Technology and Transition Pathways: Efficiency Before Innovation

While the narrative around green hydrogen and advanced decarbonisation technologies is gaining traction, the immediate future of most Indian clusters lies in incremental but impactful interventions. Energy efficiency, process optimisation, waste heat recovery, and partial electrification will drive the first phase of transition. Renewable energy integration—supported by storage solutions—will follow as grid stability improves. Advanced solutions such as hydrogen will play a role in hard-to-abate sectors, but their adoption will be selective and gradual. The transition, therefore, is not a leap but a layered evolution, where technological ambition must align with economic feasibility.

The Emerging Divide: Competitive Clusters vs. Declining Clusters

One of the most critical outcomes of the current energy transition will be the emergence of a sharp divide among industrial clusters. Regions with better infrastructure, policy clarity, grid reliability, and access to renewable energy will attract new investments and upgrade existing capacities. In contrast, clusters that remain dependent on volatile and inefficient energy systems may face gradual decline. This divergence is not just economic but spatial, potentially reshaping India’s industrial geography. The relocation of industries toward energy-secure regions could redefine traditional cluster dominance and create new industrial corridors centered around energy resilience.

The MSME Challenge: Transition Without Disruption

At the heart of India’s cluster economy lies the MSME sector, which faces the dual challenge of adapting to the energy transition while maintaining cost competitiveness. For these enterprises, the transition cannot be capital-intensive or technologically complex. It must be supported through shared infrastructure, innovative financing models, and policy incentives that reduce the burden of upfront investment. Without such support, the transition risks becoming exclusionary, leading to closures, job losses, and social disruption. A just transition framework—combining skilling, financial access, and institutional support—will be essential to ensure that MSMEs remain integral to the future industrial landscape.
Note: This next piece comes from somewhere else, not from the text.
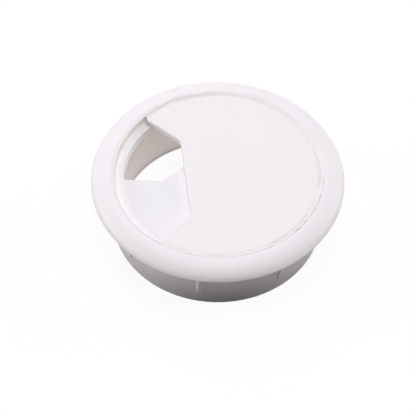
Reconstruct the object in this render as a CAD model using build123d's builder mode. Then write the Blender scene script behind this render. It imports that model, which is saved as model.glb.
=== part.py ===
"""Desk grommet for a 60 mm cable hole: a liner, a tray that drops into it and a cap that turns.

Sizes are in millimetres. +Z is up, out of the desk. The origin is on the turning axis, level
with the bottom edge of the liner's sleeve. Azimuths are in degrees, anticlockwise from +X.
"""

import os
from math import atan2, cos, degrees, radians, sin

from build123d import *

# The liner: a flange that rests on the desk, and the sleeve that lines the hole
sleeve_radius = 29.5  # over the straight pilot at the sleeve's bottom
sleeve_depth = 17.6  # from the desk's surface to the sleeve's bottom edge
sleeve_wall = 2.3  # at the pilot
sleeve_draft = 0.3  # how much wider the sleeve is where it meets the flange
pilot_length = 4.0  # straight stretch that starts the liner in its hole
pilot_chamfer = 0.3
bore_relief = 0.25  # the bore above its step is wider by this
bore_step_height = 7.8  # of that step, over the bottom edge
flange_reach = 5.5  # beyond the pilot's radius
flange_height = 3.2
crown_radius = 8.2  # of the flat upper part of the flange's crown
lip_chamfer = 0.25  # on the flange's inner top edge
recess_inset = 0.35  # the recess that holds the tray lies this far inside the pilot's radius
seat_reach = 1.55  # of the seat under the tray, inwards from the bore
seat_thickness = 1.2

# Crush ribs on the sleeve, which bite into the wall of the hole
rib_count = 8
rib_azimuth = 36.5
rib_radius = 1.0
rib_stand = 0.6  # proud of the pilot's radius
rib_root = 0.25  # how deep a rib runs into the sleeve's wall
rib_lead = 3.0  # length of the tapered lower end
rib_toe = 0.1  # how far that end still stands proud
rib_foot_gap = 0.1  # from the pilot to the ribs' lower ends

# The tray: a dished plate with a window for cables
tray_gap = 0.15  # all round, in the liner's recess
rim_wall = 0.6
rim_chamfer = 0.2
cove_size = 0.5  # of the slope where the rim meets the plate
plate_thickness = 1.35
window_azimuth = 133.0
window_show = 0.5  # the window's arc stands this far outside the liner's seat
window_margin = 0.3  # the window's straight sides stand this far inside the wedge
hub_wall = 2.5
hub_depth = 2.6  # below the plate
pad_wall = 4.0
stiffener_count = 6
stiffener_thickness = 1.2
stiffener_height = 1.5
stiffener_end_gap = 0.5  # to the liner's seat
key_width = 4.0
key_length = 3.2
key_gap = 0.2
key_offset = 120.0  # each side of the window, in degrees

# The wedge with a flat inner end that is cut from both the cap and the plate
wedge_setback = 8.9  # from the axis to the flat end
wedge_half_width = 12.35  # of the flat end
wedge_spread = 46.2  # between each side and the wedge's own axis, in degrees
wedge_corner = 1.5
wedge_tip = 0.8  # radius of the corners at the rim

# The cap and its split stem
cap_gap = 0.3  # between the cap's edge and the tray's rim
cap_drop = 0.4  # of the cap's top below the rim
cap_thickness = 2.0
cap_float = 0.3  # between the cap and the plate
cap_chamfer = 0.3
notch_azimuth = 188.6
turning_gap = 0.05  # between the cap and the pad that it turns on
stem_radius = 3.85
stem_gap = 0.1
stem_wall = 1.5
stem_slot = 1.2
barb_reach = 0.6
barb_height = 0.8
barb_gap = 0.15
barb_tip_height = 1.2
barb_tip_radius = 3.3

# Levels and radii that follow
desk_level = sleeve_depth
top_level = desk_level + flange_height
cap_top = top_level - cap_drop
cap_bottom = cap_top - cap_thickness
plate_top = cap_bottom - cap_float
plate_bottom = plate_top - plate_thickness
hub_bottom = plate_bottom - hub_depth
rib_foot = pilot_length + rib_foot_gap

flange_radius = sleeve_radius + flange_reach
bore_radius = sleeve_radius - sleeve_wall
relief_radius = bore_radius + bore_relief
recess_radius = sleeve_radius - recess_inset
crown_start = recess_radius + lip_chamfer
seat_radius = relief_radius - seat_reach
rib_tip_radius = sleeve_radius + rib_stand
tray_radius = recess_radius - tray_gap
rim_inner_radius = tray_radius - rim_wall
window_radius = seat_radius + window_show
cap_radius = rim_inner_radius - cap_gap
hub_hole_radius = stem_radius + stem_gap

# The crown is two tangent arcs: one flat at the flange's inner edge, one upright at its outer
crown_width = flange_radius - crown_start
crown_edge_radius = (crown_width**2 + flange_height**2 - 2 * crown_radius * flange_height) / (
    2 * (crown_width - crown_radius)
)
crown_turn = degrees(atan2(crown_radius - flange_height, crown_width - crown_edge_radius))


def level_plane(height, azimuth=0.0):
    """A horizontal plane at a height, with its X axis turned to an azimuth."""
    return Plane.XY.offset(height).rotated((0, 0, azimuth))


def wedge(margin):
    """The wedge about +X with its straight sides drawn in by a margin.

    It is long enough to pass the largest radius that it is cut to.
    """
    run = 2 * sleeve_radius
    along = cos(radians(wedge_spread))
    across = sin(radians(wedge_spread))
    inner = (wedge_setback + margin, wedge_half_width - margin * (1 - across) / along)
    outer = (inner[0] + run * along, inner[1] + run * across)
    with BuildSketch() as outline:
        with BuildLine():
            Polyline(
                inner,
                outer,
                (outer[0], -outer[1]),
                (inner[0], -inner[1]),
                close=True,
            )
        make_face()
    return outline.sketch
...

Energy as Strategy: The New Industrial Logic

The most profound change emerging from the current crisis is the redefinition of energy from an operational input to a strategic variable. Industrial decisions—location, technology choice, product mix, and export orientation—will increasingly be shaped by energy considerations. Clusters that integrate energy planning into their core strategy will gain a decisive advantage. This includes not only securing reliable supply but also optimizing energy use, reducing emissions, and aligning with global sustainability standards. In this new paradigm, energy efficiency and sustainability are not costs; they are investments in long-term competitiveness.

Futuristic Outlook: Reinventing India’s Industrial Core

Looking ahead, energy-intensive clusters in India are unlikely to diminish in importance. Instead, they will be re-engineered as low-carbon, high-efficiency industrial ecosystems. The transition will be uneven, complex, and at times disruptive, but it is inevitable. Over the next decade, successful clusters will be those that combine technological adaptation, institutional innovation, and strategic energy management. They will operate not just as production centers but as integrated systems where energy, water, materials, and digital intelligence converge.

The recent energy crisis, therefore, should not be seen merely as a short-term disruption but as a structural inflection point. It is forcing India to confront the limitations of its traditional industrial model and to reimagine its clusters for a future defined by uncertainty, sustainability, and global competition. The question is no longer whether energy-intensive clusters have a future, but whether they can evolve fast enough to claim it.